Though there's no real venom behind this finger. I don't really care enough to give much of a shit any more. It is what it is, getting pissed off at society is like swearing and cursing the moon: ultimately futile and pointless and ineffective.
At any rate, I chanced across Rollo Thomassi on The Rational Male. Captain Capitalism. The blog known as No Ma'am. And, more recently, Return of Kings. All of these I still visit, even though (in my opinion) the quality of Chateau Heartiste has declined somewhat since the old Roissey got married and retired. The old posts are still there, still pure gold.
A rollercoaster ride, still with its ups and downs, life goes on and improves and the ride smooths. Little projects - like this blog - get spawned, grow, die, or continue to lead a small life of their own. I continue to delude myself that this small voice has the occasional worthwhile idea to pass on to others.
Unlike others, I never really pinned my self-worth on the number of notches racked up. So the whole PUA lifestyle thing kind of passed me by, even though I dabbled in it a bit.
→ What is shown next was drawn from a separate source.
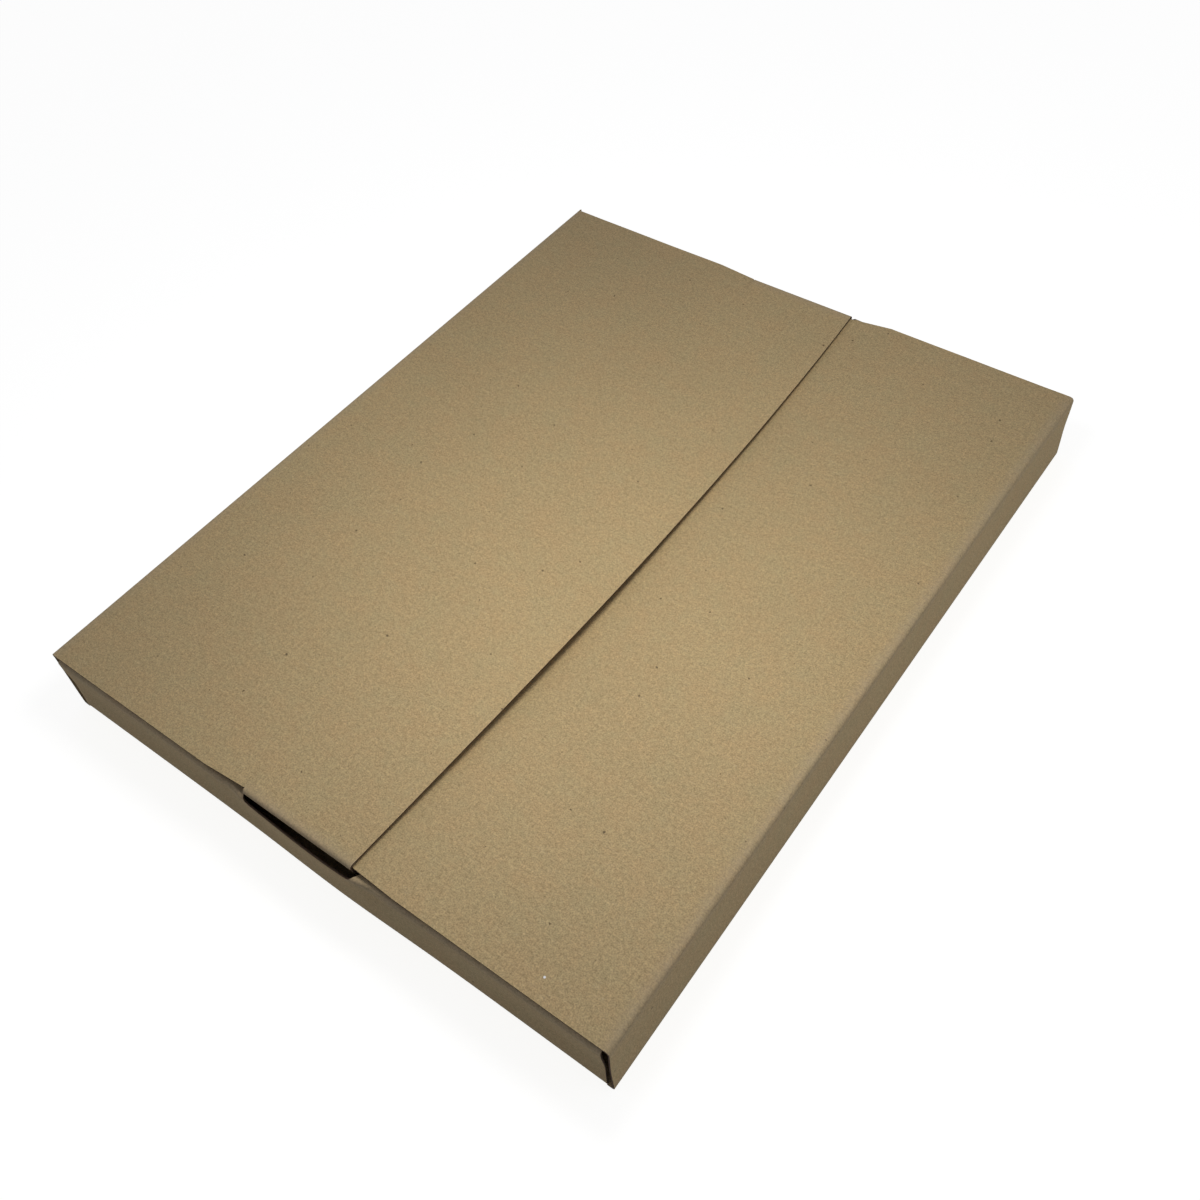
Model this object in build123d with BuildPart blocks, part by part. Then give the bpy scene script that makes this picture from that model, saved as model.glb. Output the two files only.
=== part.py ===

It never sat well with me, jumping through the hoops of another's devising - playing the dancing clown - just to bust a nut in a hot chick.
Once I realised how mentally-damaged even ordinary girls are: that kind of destroyed the desire to chase 'em much. What I do these days is reflexive teasing, pull-push, without the intention to actually close. It probably pisses them off and drives them nuts. Hell, they probably wonder if I'm gay or something.
Burned out by hanging around too many damaged girls, I reckon. Which has literally been all of them here in NZ.
The western world, destroying itself, like ouroboros eating its own tail. Sit in the sun on my deck, walking down the beach on a sunny day, or leaning at the side of the bar - having a sip while enjoying the view. Detached, uncaring about others, doing stuff only for myself.
Not for me the outer shell of confidence slipped on by the PUA. For me, the rock-hard unshakeable confidence of the man who has achieved. Who is actual stone and steel to the icy-cold bones, rather than a crabshell hiding soft vulnerability within. Who truly thinks of himself first, with women being a secondary thing that can be replaced as desired.
Wondering when the world will crack, come down in pieces, go up in flames. When the egg at the center of society will shatter, split open, reveal the dead fetus to all and sundry. Watch as all the retards continue to deny the final and obvious truth, ignoring the blood of the beast on the pole, ignoring the crazed reflections from the shattered mirror that they're admiring themselves in.
When it does I'll have a little smile and lift my glass to it all.
Then - who knows? - I might go for a wander, explore this destroyed and fractured mess of a planet. There are many beautiful things to see. There are many beautiful girls to tease the fuck out of. Their beauty is another commodity, if you have the means to pay for it. Who cares if it fades?
There'll always be another.
What to do with my time in the interim. I think another business. I built one once, still own part of it. The structure was all wrong for anything to grow truly large, something that I've come to realise. Thankfully it's not the type of business to consume your entire life, weekends and all. Though that was pure luck. I pity the poor fools who basically turned self-employment into a 24/7/365 job that they can't get out of.
It's after 3am. Time to post, time to sleep, time to wake up and think and look for somebody's need. Objective: to fulfill it.
I'll be around.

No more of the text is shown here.